If your meringue slides off in a sheet when you serve it, the jam layer was too thick and slick. A thinner, warmed layer grips far better. If the custard base is watery, either the crumbs did not rest long enough or the milk was too hot going onto the yolks. And if the peaks brown before the meringue has set through, drop the oven ten degrees and give it longer; you want it properly cooked through, with tips that are gold rather than pale.

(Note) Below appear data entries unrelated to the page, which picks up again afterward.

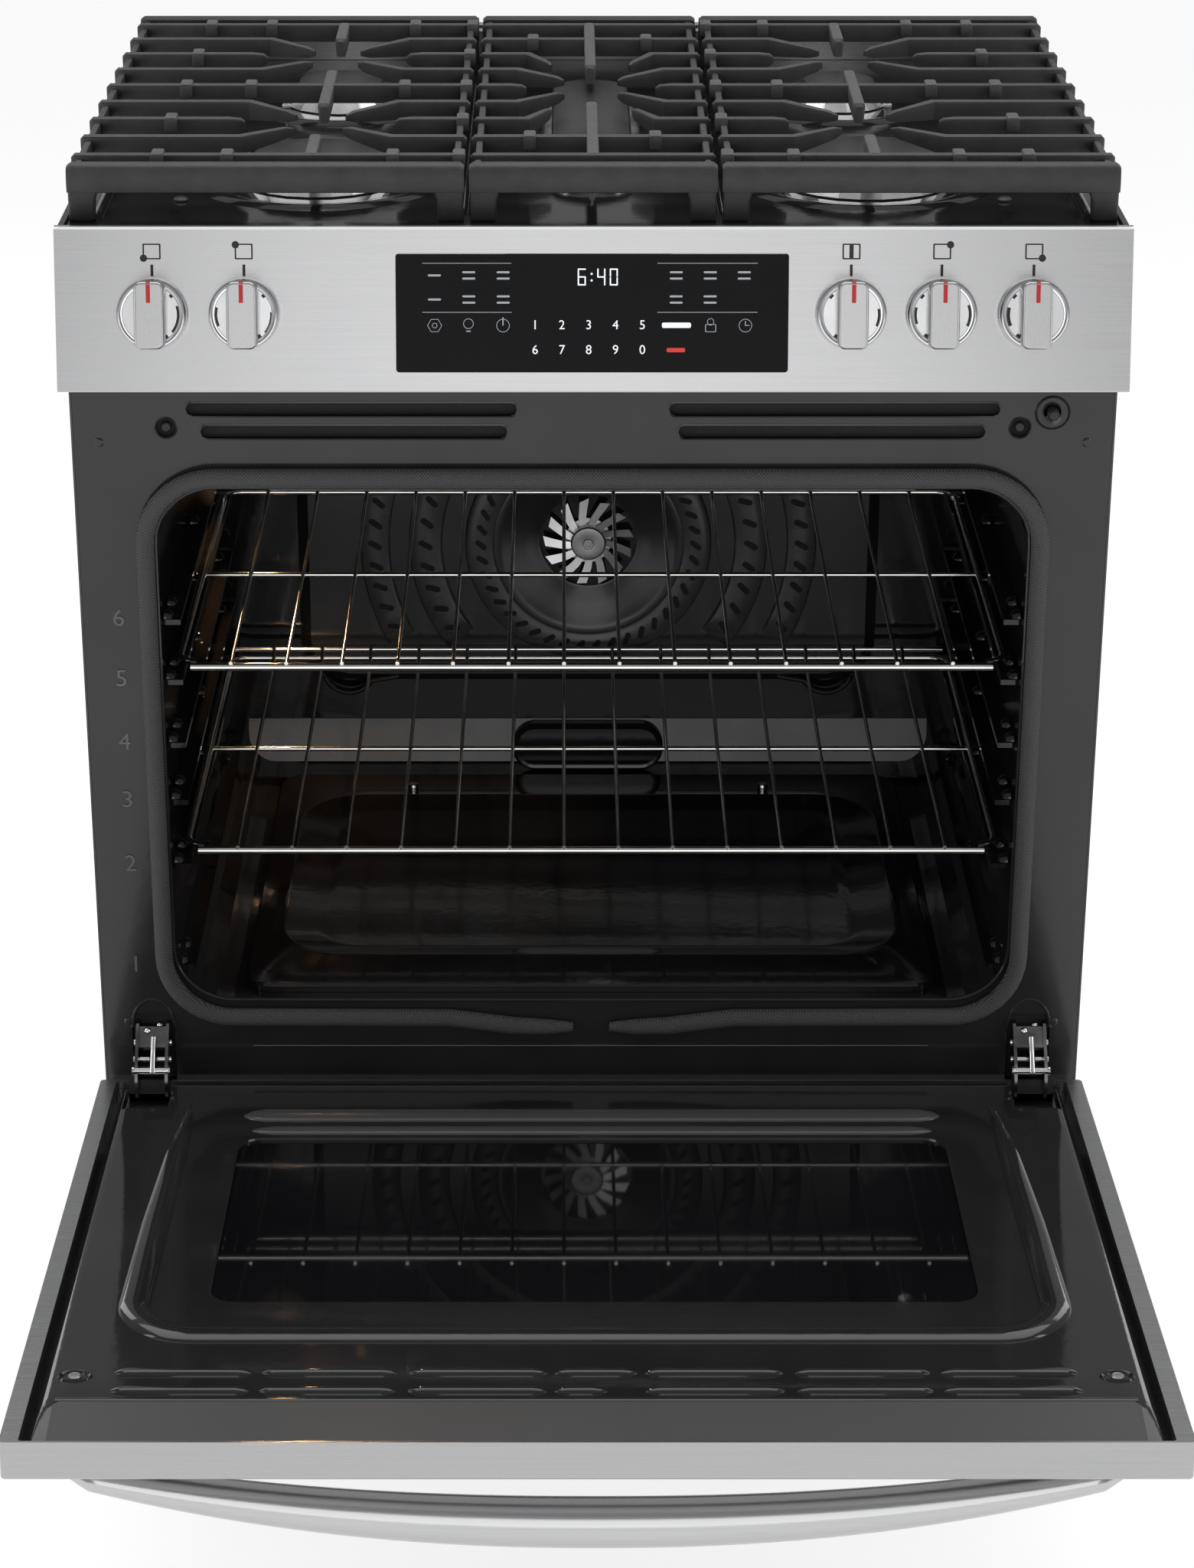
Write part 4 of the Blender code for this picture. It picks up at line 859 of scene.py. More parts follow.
def display_graphics():
    """The lit clock, the number keys, and outline symbols and bars in place of words."""
    at = PANEL @ Matrix.Translation((0, DISPLAY_RISE, 0))
    rows = {"first": -0.0107, "second": -0.0282}
    bm = bmesh.new()
    clock_face(bm)
    for column in range(5):
        u = -0.0414 + column * 0.0190
        add_glyphs(bm, str(column + 1), 0.0092, (u, rows["first"], LIT_HEIGHT), 0.0002)
        add_glyphs(bm, str((column + 6) % 10), 0.0092, (u, rows["second"], LIT_HEIGHT), 0.0002)
    bar_low, bar_high = (0.0484, rows["first"] - 0.0019), (0.0690, rows["first"] + 0.0019)
    lit_slab(bm, rounded(bar_low, bar_high, 0.0012, 3))
    body_piece("display_lights", bm, "lit_white", at)
    bm = bmesh.new()
    for u0, u1 in ((-0.121, -0.058), (0.045, 0.116)):
        thin_line(bm, u0, u1, 0.0328)
        thin_line(bm, u0, u1, -0.0016)
    for column in range(3):
        left, right = -0.1125 + column * 0.0243, 0.0584 + column * 0.0240
        for v in (0.0243, 0.0074):
            bar_label(bm, left, v, 2 if column else 1)
            if column < 2 or v > 0.02:
                bar_label(bm, right, v, 2)
    key_symbols(bm)
    body_piece("display_print", bm, "lit_soft", at)
    bm = bmesh.new()
    bar_low, bar_high = (0.0518, rows["second"] - 0.0015), (0.0650, rows["second"] + 0.0015)
    lit_slab(bm, rounded(bar_low, bar_high, 0.0010, 3))
    body_piece("display_stop_light", bm, "lit_red", at)


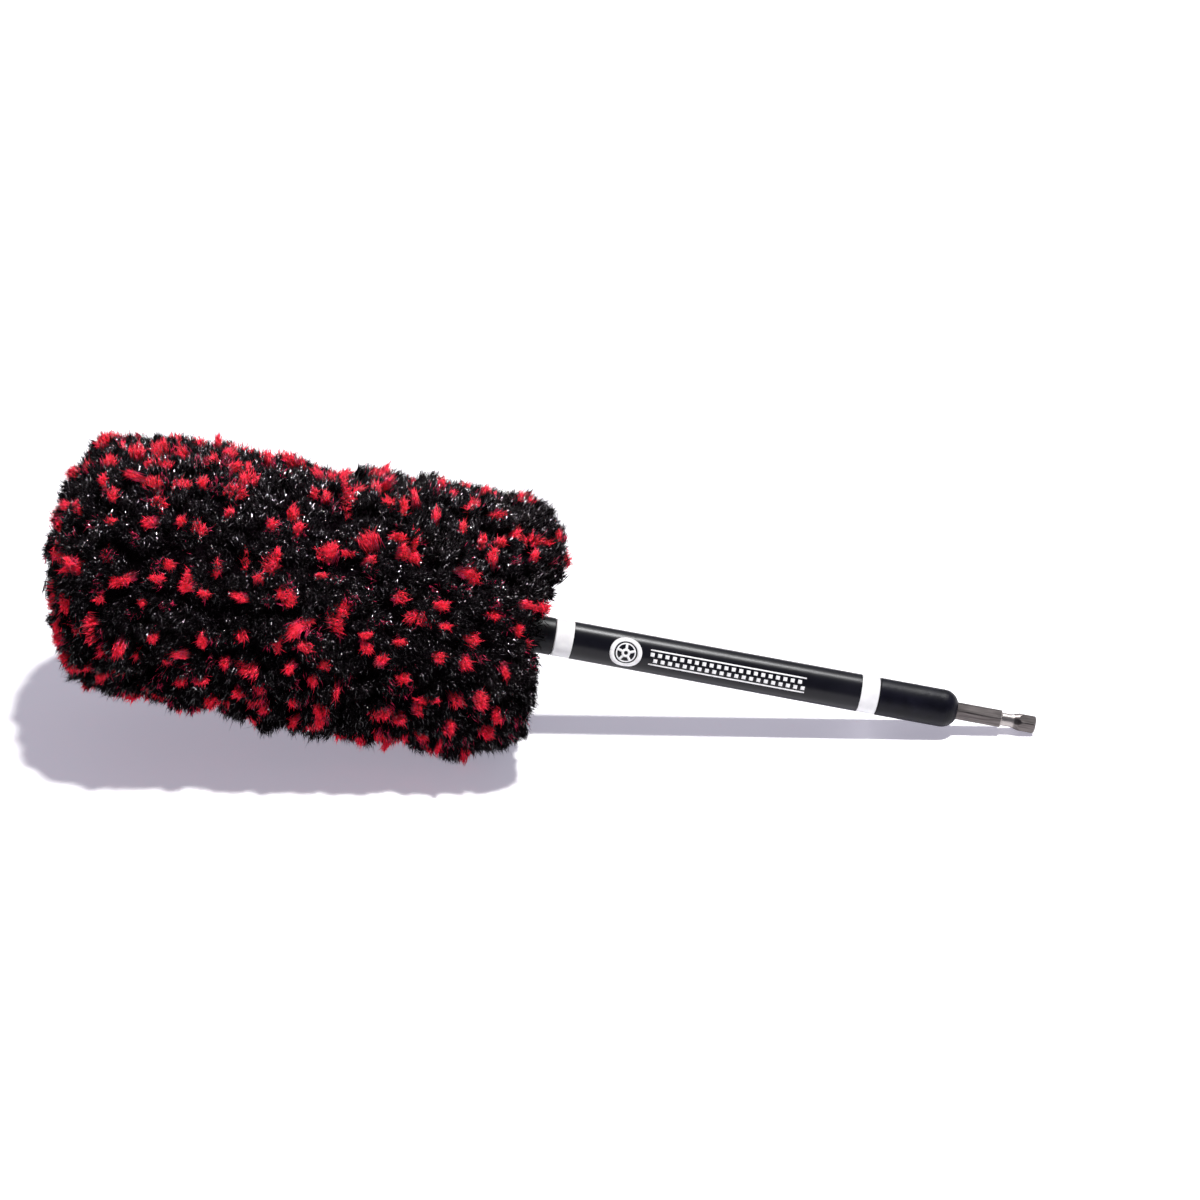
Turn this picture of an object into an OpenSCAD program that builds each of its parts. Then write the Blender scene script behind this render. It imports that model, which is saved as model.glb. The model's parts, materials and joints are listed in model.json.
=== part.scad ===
// Drill-driven wheel brush: a hex shank and a steel shaft carry a pile head,
// and a grip sleeve turns freely on the shaft between two white flanged bushes.
//
// Every sub-part is drawn on the tool's own axis: +Z runs from the free end of
// the shank (z = 0) to the far end of the head, and +X is the side that faces
// up when the brush lies down. on_axis() then lays the tool on the ground plane
// z = 0, resting on the tip of its shank and on the near edge of its head.

/* [Shank] */
// Hex size across the flats, a quarter inch
hex_flats = 6.35; // [6.3:0.01:6.4]
// Hex length that stands out of the boot
hex_out = 30; // [26:1:40]
// Distance from the tip to the far shoulder of the detent groove
groove_end = 12.9; // [12:0.1:15]
// Diameter of the detent groove's floor
groove_d = 4.8; // [4.5:0.1:5.2]

/* [Coupler and boot] */
// Length of the boot over the coupler
boot_l = 30; // [28:1:45]
// Radius of the boot's rounded rear end
boot_round = 6; // [5:0.5:6.5]

/* [Grip] */
// Outside diameter of the sleeve, the bushes, the boot and the collar
grip_d = 14; // [13.5:0.5:18]
// Length of the sleeve between the bush flanges
sleeve_l = 109; // [80:1:160]
// Wall of the sleeve
sleeve_wall = 1.6; // [1:0.1:1.8]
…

You can build the custard base a few hours ahead and keep it in the fridge, then bring it back to room temperature, add jam and freshly whipped meringue, and do the final bake before dinner. Queen of Puddings does not love a night in the fridge once assembled, since the meringue softens and the jam bleeds, so it is at its best within a few hours of baking. Leftovers are still a happy breakfast the next morning, eaten cold and slightly collapsed, standing at the counter.
Variations worth trying
Swap the raspberry jam for blackcurrant if you want more bite, or for a spoon of lemon curd for something closer to a lemon meringue in pudding form. Orange zest in place of lemon, with a little cardamom crushed into the milk, gives it a warm, festive lean. For a nuttier top, fold a handful of toasted flaked almonds into the meringue tips before the final bake.
Individual puddings are charming for a dinner: divide everything between six ramekins, shortening the first bake to around 18 minutes and the second to about 10. However you build it, serve it warm, with a jug of cold cream on the side to pour into the cracks. It is a pudding that has fed thrifty English kitchens for the better part of two centuries, and the browned butter is my small thank-you note to it.